Canada's commodity-linked currency is sensitive to movement in stock markets due to the signal it can send about the global economic outlook. At 4 pm EDT (2000 GMT), the Canadian dollar was trading 0.1 percent lower at C$1.2769 to the greenback, or 78.31 US cents. But the currency, which rose 1 percent for the week, had earlier touched its strongest intraday since February 27 at C$1.2732.

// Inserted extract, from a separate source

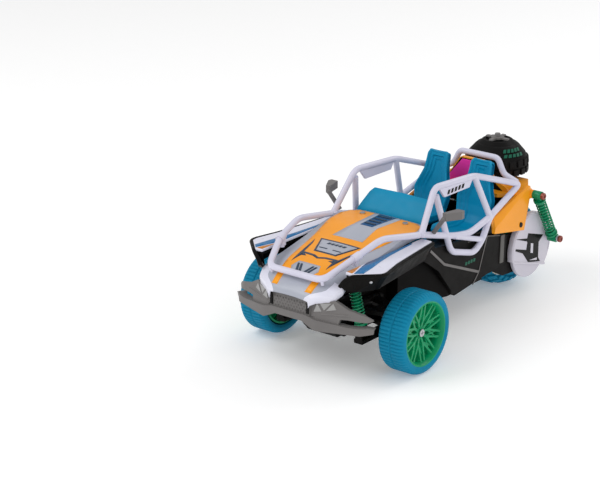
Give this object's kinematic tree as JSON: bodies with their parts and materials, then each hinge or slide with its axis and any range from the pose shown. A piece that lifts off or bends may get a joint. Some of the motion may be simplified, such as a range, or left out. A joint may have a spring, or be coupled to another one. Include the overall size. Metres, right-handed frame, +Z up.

Investors expect the Canadian dollar's advance to extend over the coming year due to improved prospects for a revamped North American Free Trade Agreement, a Reuters poll of currency strategists showed. Canada created 32,300 jobs in March, Statistics Canada said, topping economists' forecasts for an increase of 20,000. Still, speculators have raised bearish bets on the Canadian dollar, data from the US Commodity Futures Trading Commission and Reuters calculations showed. As of April 3, net short positions had increased to 31,872 contracts from 27,050 a week earlier.
Canadian government bond prices were higher across a flatter yield curve in sympathy with US Treasuries. The two-year rose 3.5 Canadian cents to yield 1.79 percent and the 10-year climbed 31 Canadian cents to yield 2.142 percent. The gap between Canada's 2-year yield and its US equivalent narrowed by 1.8 basis points to a spread of -48 basis points.